At 18% per annum, a credit card loan is way more expensive than other types of consumer lending. You can become a bankrupt if your debt mounts to more than RM30,000. Until you are discharged as a bankrupt, you will not be able to apply for a loan.
A debt management speaker once said: “Just keep one card in case of emergency, and even then, keep it frozen in the refrigerator.”
Although this had everyone laughing, he emphasised that he was serious. So, if you have a credit card for every bank in town, it’s time to pick up the phone and start cancelling.
With interest rates at nearly 50% less than those of credit cards, some personal loan packages by banks are being viewed as an ideal way to settle your credit card debt as you repay the personal loan in fixed instalments over a period of time.
“You must, however, pay off the debt with discipline and not allow it to compound again due to an inability to service the loan repayment,” says Ong. Otherwise, you could find yourself in the same boat as Preetha, 28.
The legal assistant took a personal loan to settle her credit card debt of about RM10,000 and kept the card. As you might have guessed, it wasn’t long before she started using the card again.
“It started innocently enough,” recalls Preetha. “I used my card to pay for lunch, promising to repay it as soon as I made a withdrawal. But I never did.”
With a fixed commitment to her personal loan, Preetha found herself only able to pay the bare minimum on her credit card. It wasn’t long before she ran up a RM1,000 debt on her card, and she knew it would keep rising. She had no choice but to cut up her card.

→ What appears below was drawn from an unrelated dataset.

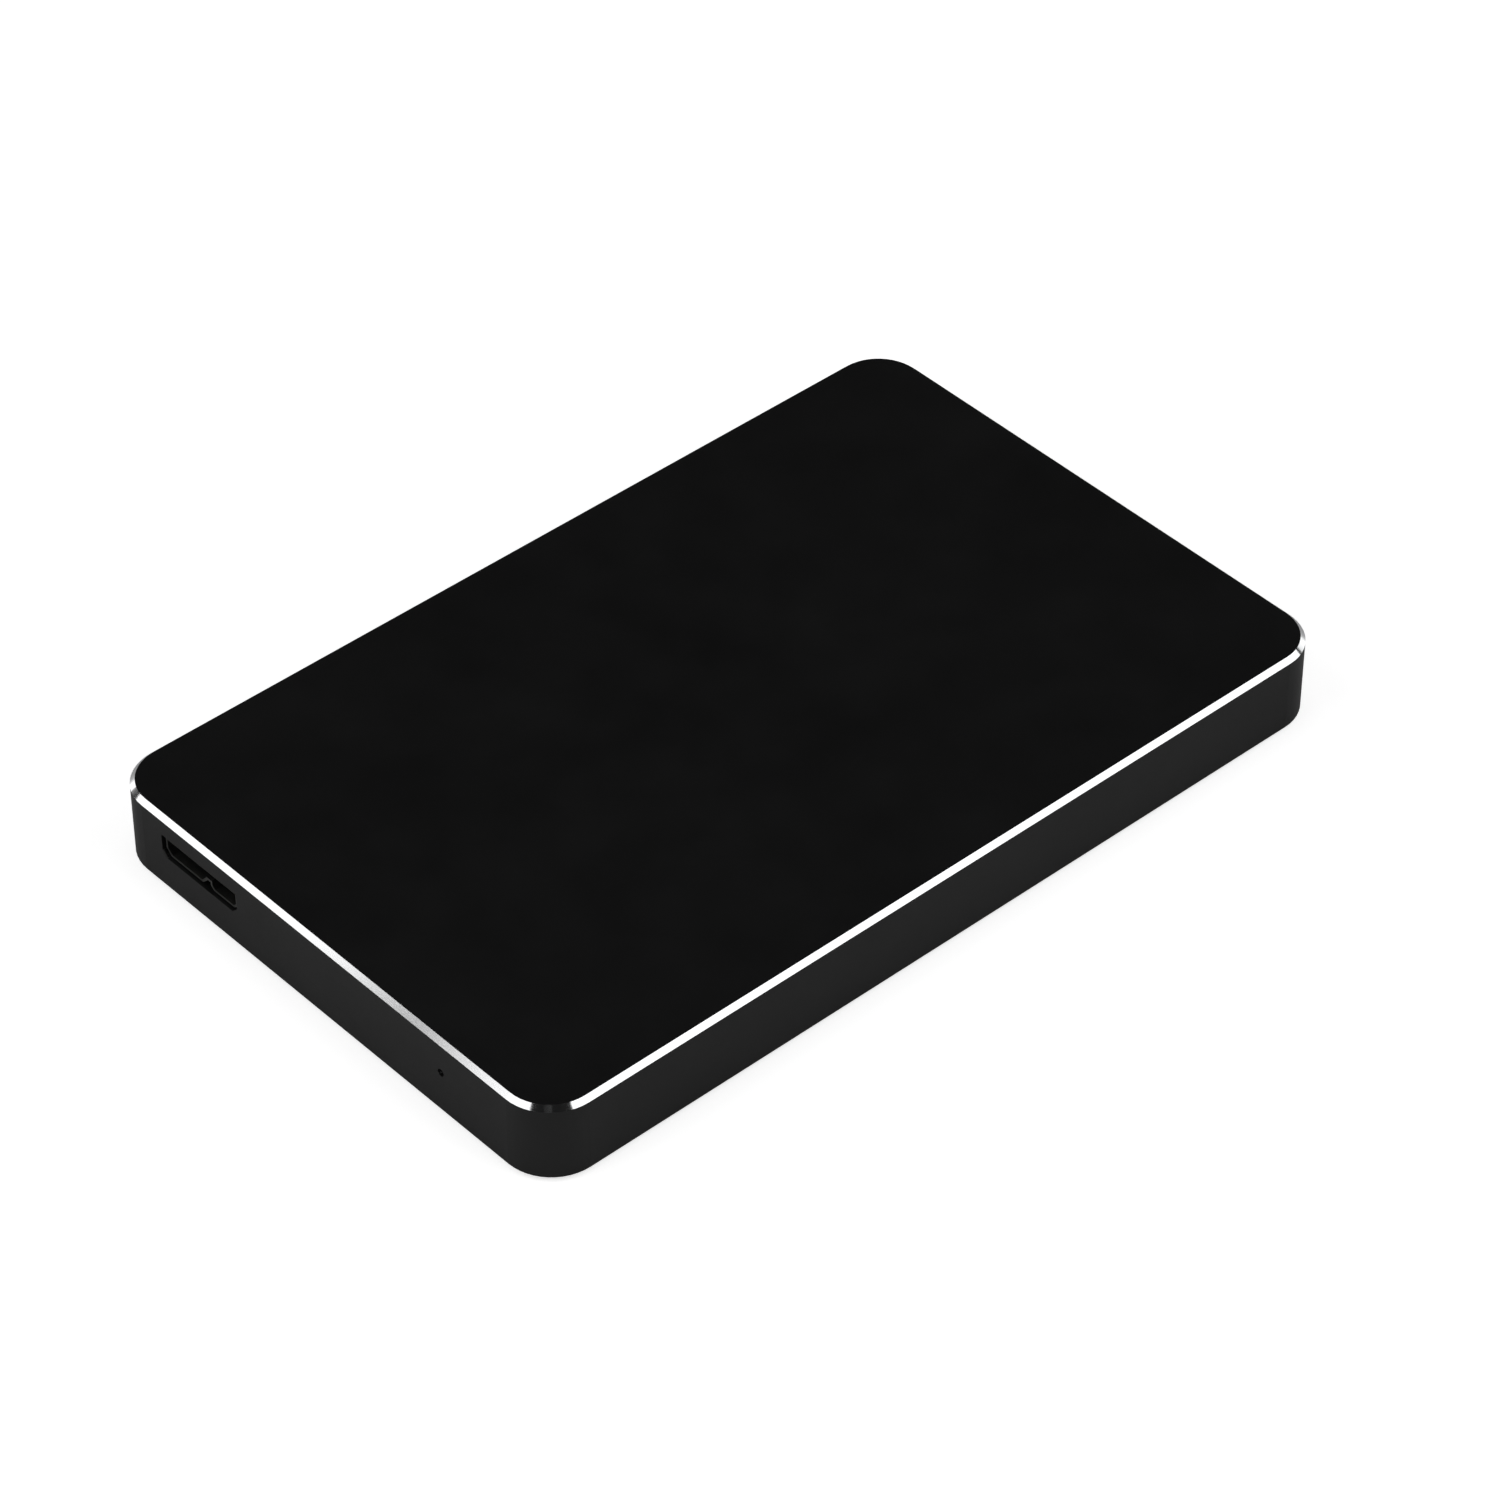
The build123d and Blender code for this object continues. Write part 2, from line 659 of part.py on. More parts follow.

“I’ve managed to bring it down to RM700 so far. As soon as it’s down to zero, I’m cancelling the card and getting a debit card instead – no more excuses then!” she promises.
Debit cards have become quite fashionable these days because they are virtually risk-free. Basically, they work like a prepaid card: You deposit RM1,000 in your account, and you can do up to RM1,000’s worth of spending.
You simply cannot overspend unless you top up your account. With MEPS Cash and other debit card facilities, people can learn to curb their spending, live within their means and stay out of debt.